# Set problem:
Every line of the material below should be repeated exactly.

# Dataset rows:
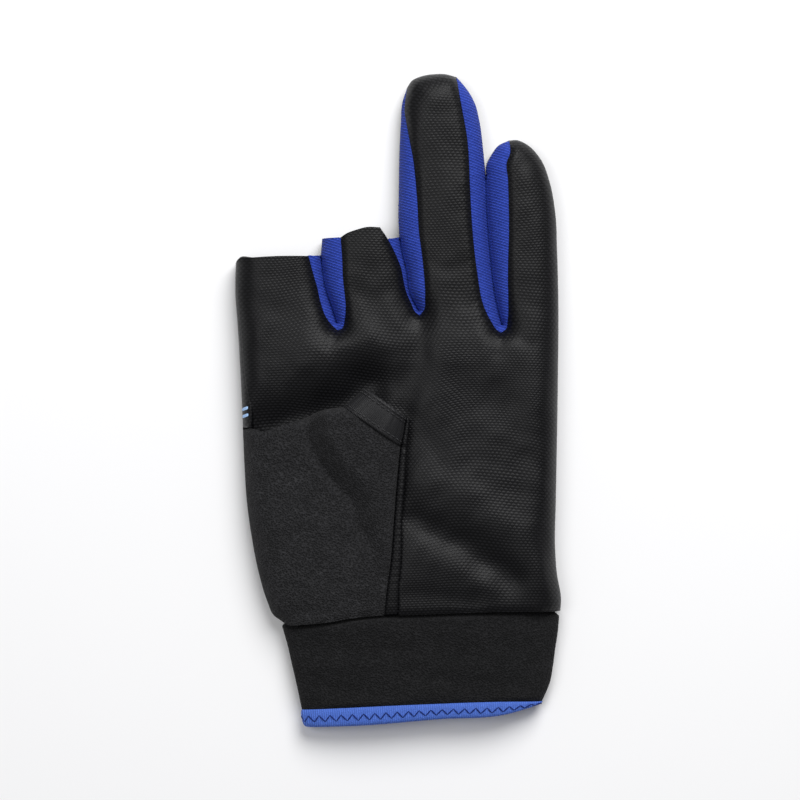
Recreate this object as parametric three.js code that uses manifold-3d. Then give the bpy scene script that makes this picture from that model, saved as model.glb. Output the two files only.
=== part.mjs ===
// A left-hand fishing glove with its thumb, index and middle fingers cut short, lying palm up.
// Millimetres. +X runs from the thumb side to the little finger, +Y to the fingertips, +Z up.
// The hand, the thumb and the cuff are hollow tubes of cloth. Their walls are cut into panels,
// with a small gap at every seam.
import * as THREE from "three";
import Module from "manifold-3d";

const wasm = await Module();
wasm.setup();

// Driving sizes of the hand
const indexWidth = 31.4; // flat widths at the knuckles
const middleWidth = 26.4;
const ringWidth = 26.4;
const littleWidth = 18.9;
const indexLength = 20.3; // from the finger base to the cut end
const middleLength = 27.5;
const ringLength = 80.5; // from the finger base to the closed tip
const littleLength = 59.3;
const palmLength = 75.0; // from the cuff seam to the knuckle line at the sides
const knuckleBow = 19.0; // how far the knuckle line arches up in its middle
const wristInset = 11.8; // how far the thumb side comes in towards the wrist
const palmDepth = 14.0;
const fingerDepth = 13.0;
const wall = 1.4;
const seamGap = 0.3;
const fingerGap = 0.8; // between the sides of neighbouring fingers
const backSeamHeight = 4.6; // where the back panel ends on the sides

// Driving sizes of the cuff
const cuffLength = 34.0;
const cuffDepth = 11.0;
const cuffWall = 1.8;
const neckLength = 4.0; // the part of the cuff that is sewn inside the hand
const bindingWidth = 5.4;
const bindingLift = 0.4; // how far the binding stands out from the cuff

// Driving sizes of the thumb
const thumbLength = 77.0; // from the cuff seam to its mouth
const thumbDepth = 8.6; // the unit of its heights, a little more than its depth at the mouth
const hemWidth = 7.7;
const hemLift = 0.35; // how far the hem stands out from the thumb
const rollWidth = 3.0; // the leather that shows beside the thumb's seam

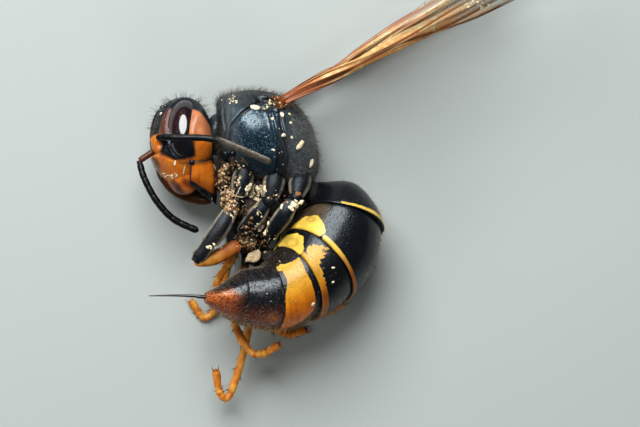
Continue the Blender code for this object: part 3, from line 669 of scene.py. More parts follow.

# Exercise solution:
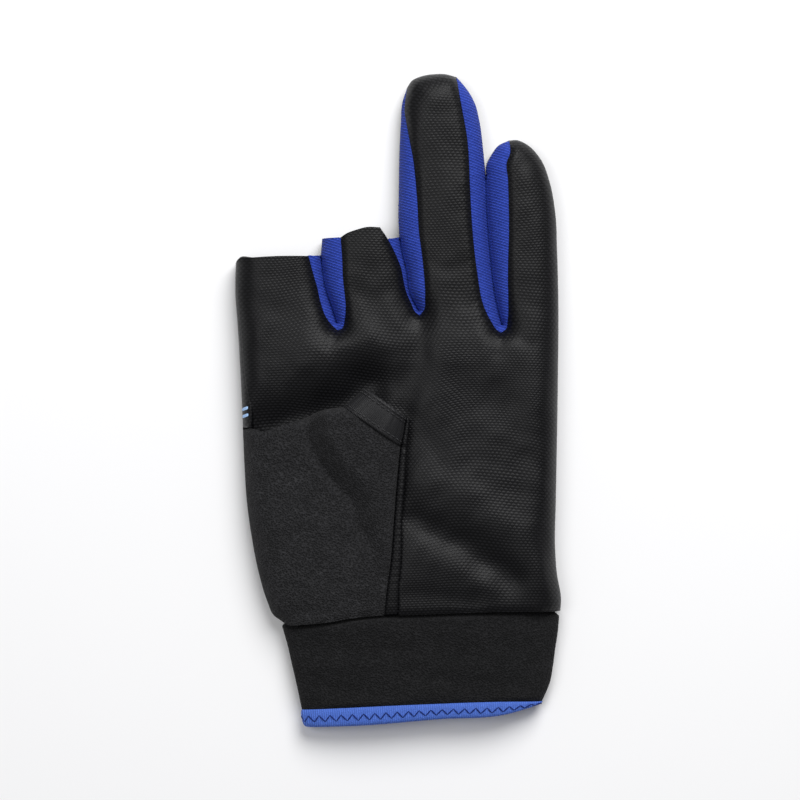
Recreate this object as parametric three.js code that uses manifold-3d. Then give the bpy scene script that makes this picture from that model, saved as model.glb. Output the two files only.
=== part.mjs ===
// A left-hand fishing glove with its thumb, index and middle fingers cut short, lying palm up.
// Millimetres. +X runs from the thumb side to the little finger, +Y to the fingertips, +Z up.
// The hand, the thumb and the cuff are hollow tubes of cloth. Their walls are cut into panels,
// with a small gap at every seam.
import * as THREE from "three";
import Module from "manifold-3d";

const wasm = await Module();
wasm.setup();

// Driving sizes of the hand
const indexWidth = 31.4; // flat widths at the knuckles
const middleWidth = 26.4;
const ringWidth = 26.4;
const littleWidth = 18.9;
const indexLength = 20.3; // from the finger base to the cut end
const middleLength = 27.5;
const ringLength = 80.5; // from the finger base to the closed tip
const littleLength = 59.3;
const palmLength = 75.0; // from the cuff seam to the knuckle line at the sides
const knuckleBow = 19.0; // how far the knuckle line arches up in its middle
const wristInset = 11.8; // how far the thumb side comes in towards the wrist
const palmDepth = 14.0;
const fingerDepth = 13.0;
const wall = 1.4;
const seamGap = 0.3;
const fingerGap = 0.8; // between the sides of neighbouring fingers
const backSeamHeight = 4.6; // where the back panel ends on the sides

// Driving sizes of the cuff
const cuffLength = 34.0;
const cuffDepth = 11.0;
const cuffWall = 1.8;
const neckLength = 4.0; // the part of the cuff that is sewn inside the hand
const bindingWidth = 5.4;
const bindingLift = 0.4; // how far the binding stands out from the cuff

// Driving sizes of the thumb
const thumbLength = 77.0; // from the cuff seam to its mouth
const thumbDepth = 8.6; // the unit of its heights, a little more than its depth at the mouth
const hemWidth = 7.7;
const hemLift = 0.35; // how far the hem stands out from the thumb
const rollWidth = 3.0; // the leather that shows beside the thumb's seam

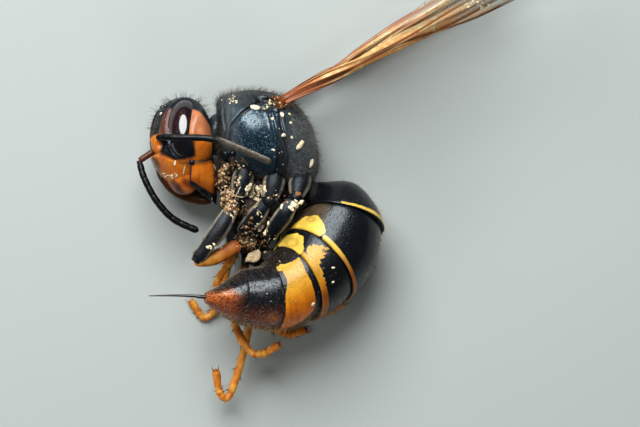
Continue the Blender code for this object: part 3, from line 669 of scene.py. More parts follow.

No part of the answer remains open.